▸ **MATERIAL**
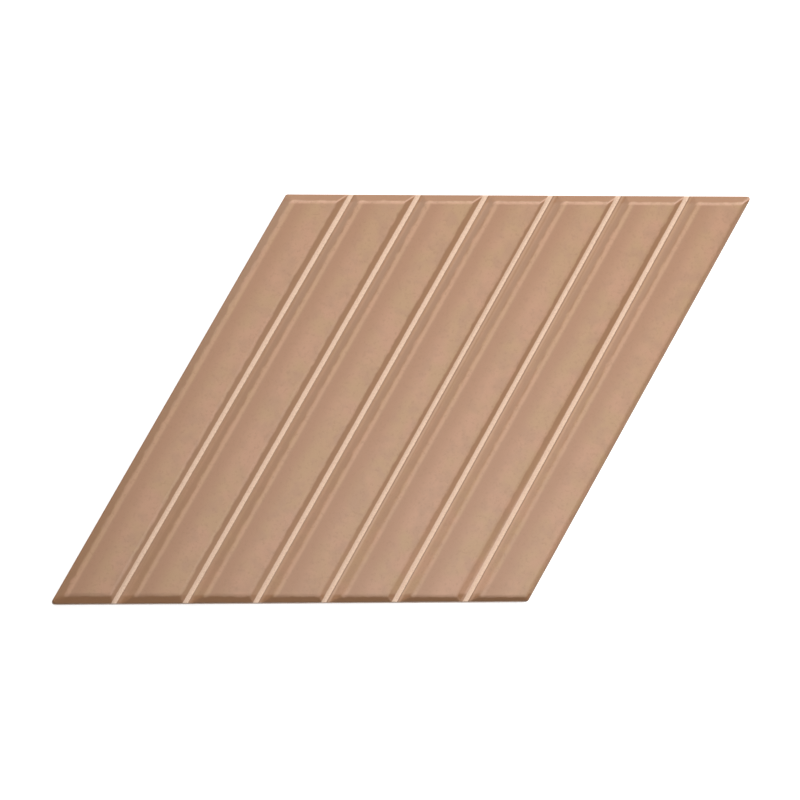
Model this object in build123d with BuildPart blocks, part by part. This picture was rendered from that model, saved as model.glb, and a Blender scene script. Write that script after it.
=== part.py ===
"""Rhombus wall tile with seven bevelled bars and six grooves, pressed and fired as one piece.

The tile lies on its back with its face up. The origin is the centre of the bed, +X runs along
the two sides that cross the bars, +Y runs up the face, and +Z comes out of it.
All lengths are in millimetres and all angles in degrees.
"""
import os
from math import atan, cos, degrees, radians, sin, tan

from build123d import *

# Outline
side_length = 152.0  # each of the four sides, which is also the short diagonal
pointed_angle = 60.0  # the two pointed corners
corner_radius = 0.8  # upright corners, rounded in plan
thickness = 8.5  # bed to the top of the bars

# Relief of the face
groove_count = 6
joint_width = 2.1  # flat bottom of a groove, square across it
groove_depth = 1.2
bevel_width = 2.2  # one bevel, square across it and seen from above
arris_radius = 2.0  # soft turn from a bevel into the top of its bar and into the next bevel

# Sides
land_height = 3.0  # upright band just under the bevels
side_draft = 4.0  # below that band the sides lean in towards the bed

# Keyed back
cell_count = 8  # recessed cells along each side
cell_depth = 0.7
cell_rib = 3.6  # bed left standing between two cells
cell_rim = 6.0  # bed left standing round all the cells
cell_draft = 30.0
bed_chamfer = 0.5  # height of the broken edge round the bed
bed_chamfer_angle = 40.0

# Worked out from the sizes above
bar_count = groove_count + 1
slant = sin(radians(pointed_angle))  # turns a length along +X into one square across the bars
groove_floor = thickness - groove_depth
joint_run = joint_width / slant
bar_run = (side_length - groove_count * joint_run) / bar_count
bar_pitch = bar_run + joint_run
bevel_angle = degrees(atan(groove_depth / bevel_width))
drafted_height = groove_floor - land_height
draft_inset = (drafted_height - bed_chamfer) * tan(radians(side_draft))
chamfer_inset = bed_chamfer * tan(radians(bed_chamfer_angle))
rim_run = (draft_inset + chamfer_inset + cell_rim) / slant
cell_pitch = (side_length - 2 * rim_run + cell_rib / slant) / cell_count
cell_run = cell_pitch - cell_rib / slant

# The two directions that every outline follows, and the tile's centre between them
along_row = Vector(1, 0)
along_bar = Vector(cos(radians(pointed_angle)), sin(radians(pointed_angle)))


def rhomboid(row_length, bar_length):
    """The four corners of a slanted outline about its own centre."""
    row_half = along_row * (row_length / 2)
    bar_half = along_bar * (bar_length / 2)
    return [-row_half - bar_half, row_half - bar_half, row_half + bar_half, bar_half - row_half]


def spread(count, pitch):
    """Distances from the centre of evenly spaced places."""
    return [(index - (count - 1) / 2) * pitch for index in range(count)]


# The die cavity sets the plan outline: upright walls with rounded corners
with BuildSketch(Plane.XY.offset(groove_floor)) as plan:
    Polygon(*rhomboid(side_length, side_length), align=None)
    fillet(plan.vertices(), radius=corner_radius)

# The bars as the upper punch leaves them: each a shallow hipped block with mitred bevels
with BuildPart() as bars:
    for offset_along_row in spread(bar_count, bar_pitch):
        bar_centre = along_row * offset_along_row
        with BuildSketch(Plane.XY.offset(groove_floor)):
            with Locations(bar_centre):
                Polygon(*rhomboid(bar_run, side_length), align=None)
        with BuildSketch(Plane.XY.offset(thickness)):
            with Locations(bar_centre):
                Polygon(*rhomboid(bar_run, side_length), align=None)
            offset(amount=-bevel_width, kind=Kind.INTERSECTION)
        loft()
    arrises = bars.edges().filter_by(lambda edge: edge.bounding_box().max.Z > thickness - groove_depth / 2)
    fillet(arrises, radius=arris_radius)

with BuildPart() as tile:
    # Upright band, then the drafted body and the broken edge down to the bed
    add(plan.sketch)
    extrude(amount=-land_height)
    land_foot = tile.faces().sort_by(Axis.Z)[0]
    extrude(land_foot, amount=drafted_height - bed_chamfer, taper=side_draft)
    draft_foot = tile.faces().sort_by(Axis.Z)[0]
    extrude(draft_foot, amount=bed_chamfer, taper=bed_chamfer_angle)

    # Bars on top, trimmed at the corners by the same outline as the body
    add(bars.part)
    trim = extrude(plan.sketch, amount=thickness, both=True, mode=Mode.PRIVATE)
    add(trim, mode=Mode.INTERSECT)

    # Keyed back: rows of shallow cells that leave the bed as a lattice of ribs and a rim
    with BuildSketch(Plane.XY):
        cell_places = [
            along_row * row_step + along_bar * bar_step
            for row_step in spread(cell_count, cell_pitch)
            for bar_step in spread(cell_count, cell_pitch)
        ]
        with Locations(*cell_places):
            Polygon(*rhomboid(cell_run, cell_run), align=None)
    extrude(amount=cell_depth, taper=cell_draft, mode=Mode.SUBTRACT)

tile.part.label = "tile"
os.makedirs("parts", exist_ok=True)
export_step(tile.part, "parts/tile.step")

print(f"bar {bar_run * slant:.2f} mm wide over its bevels, bevels at {bevel_angle:.1f} degrees")
print(f"volume {tile.part.volume:.0f} mm3, size {tile.part.bounding_box().size}")
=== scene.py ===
# %% [markdown]
# This lesson dresses a ceramic wall tile. The real tile is a 60 degree rhombus, pressed from one
# charge of clay: a steel punch gives it seven bevelled bars with six grooves between them, glaze
# is poured over the face, a printer lays a pale line in each groove like a grout joint, and one
# firing joins it all. So there is one piece to make, and nearly all of the work is in its soft
# edges and its glaze.
#
# The solid from the drawing is the frame: it gives the outline and the thickness, and the piece
# that is modelled here stands in its place.

from math import atan, cos, pi, radians, sin, tan

import bmesh
import bpy
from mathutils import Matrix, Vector


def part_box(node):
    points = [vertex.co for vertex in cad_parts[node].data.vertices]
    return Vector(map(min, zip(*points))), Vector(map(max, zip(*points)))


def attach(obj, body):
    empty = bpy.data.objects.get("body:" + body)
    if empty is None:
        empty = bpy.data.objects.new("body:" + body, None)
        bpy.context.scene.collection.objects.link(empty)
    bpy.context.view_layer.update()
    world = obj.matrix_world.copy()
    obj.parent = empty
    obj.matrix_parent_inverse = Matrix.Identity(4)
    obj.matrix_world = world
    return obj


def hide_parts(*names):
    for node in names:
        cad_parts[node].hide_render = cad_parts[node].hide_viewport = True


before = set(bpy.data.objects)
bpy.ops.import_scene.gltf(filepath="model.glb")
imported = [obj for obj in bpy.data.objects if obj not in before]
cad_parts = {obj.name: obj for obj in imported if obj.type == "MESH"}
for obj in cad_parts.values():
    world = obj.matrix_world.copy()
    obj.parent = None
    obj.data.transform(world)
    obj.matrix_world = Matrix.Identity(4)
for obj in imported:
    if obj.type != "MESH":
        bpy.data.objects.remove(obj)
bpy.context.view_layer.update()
bed_corner, crown_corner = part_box("tile")

MM = 0.001
POINTED_ANGLE = radians(60)
slant = sin(POINTED_ANGLE)
lean = cos(POINTED_ANGLE)
thickness = crown_corner.z - bed_corner.z
half_band = (crown_corner.y - bed_corner.y) / 2

# Three ways to measure a place: up the face, square across the bars, and out of the face
UP = Vector((0, 1, 0))
ACROSS = Vector((slant, -lean, 0))
OUT = Vector((0, 0, 1))

print(f"side {2 * half_band / slant / MM:.1f} mm, thickness {thickness / MM:.1f} mm")

# %% [markdown]
# These are the sizes of the pressing, as a tile maker would give them. A groove is a flat floor
# between two flanks, and every bar has the same bevel on all of its four sides, so the bevels
# meet in mitres at the bars' corners. A punch never sits dead centre in its die, so the whole
# relief is shifted a little to the right. The bars are pressed a touch low here, because the
# glaze later swells their middles up to the full thickness of the tile.

# %% Sizes of the pressing
GROOVES = 6
BARS = GROOVES + 1
JOINT = 2.1 * MM
GROOVE_DEPTH = 1.2 * MM
BEVEL = 2.2 * MM
PRESS_SHIFT = 0.25 * MM
CROWN = 0.10 * MM
RIPPLE = 0.03 * MM

bar_width = (2 * half_band - GROOVES * JOINT) / BARS
pitch = bar_width + JOINT
groove_middles = [(index - (GROOVES - 1) / 2) * pitch + PRESS_SHIFT for index in range(GROOVES)]
bar_middles = [(index - (BARS - 1) / 2) * pitch + PRESS_SHIFT for index in range(BARS)]
floor_height = thickness - GROOVE_DEPTH
press_depth = GROOVE_DEPTH - CROWN - RIPPLE
crown_height = floor_height + press_depth

print(f"bars {bar_width / MM:.2f} mm wide over their bevels, every {pitch / MM:.2f} mm")

# %% [markdown]
# A few small hands-on tools come first. `only` makes one object the selected one, because a
# command in Blender acts on all that is selected. `pick` selects vertices, edges or faces in
# edit mode by a test on their place, which is how a script points at things, and `middle` and
# `rise` are measures for such tests.


# %% Tools for selecting
def only(piece):
    """Leaves edit mode, deselects everything and makes this piece the selected one."""
    if bpy.context.object and bpy.context.object.mode != "OBJECT":
        bpy.ops.object.mode_set(mode="OBJECT")
    bpy.ops.object.select_all(action="DESELECT")
    piece.select_set(True)
    bpy.context.view_layer.objects.active = piece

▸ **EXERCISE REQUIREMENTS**
Copy every line of the listing containing the string "from".

▸ **CORRECT RESULT**
Model this object in build123d with BuildPart blocks, part by part. This picture was rendered from that model, saved as model.glb, and a Blender scene script. Write that script after it.
from math import atan, cos, degrees, radians, sin, tan
from build123d import *
bevel_width = 2.2  # one bevel, square across it and seen from above
arris_radius = 2.0  # soft turn from a bevel into the top of its bar and into the next bevel
# Worked out from the sizes above
    """Distances from the centre of evenly spaced places."""
# This lesson dresses a ceramic wall tile. The real tile is a 60 degree rhombus, pressed from one
# The solid from the drawing is the frame: it gives the outline and the thickness, and the piece
from math import atan, cos, pi, radians, sin, tan
from mathutils import Matrix, Vector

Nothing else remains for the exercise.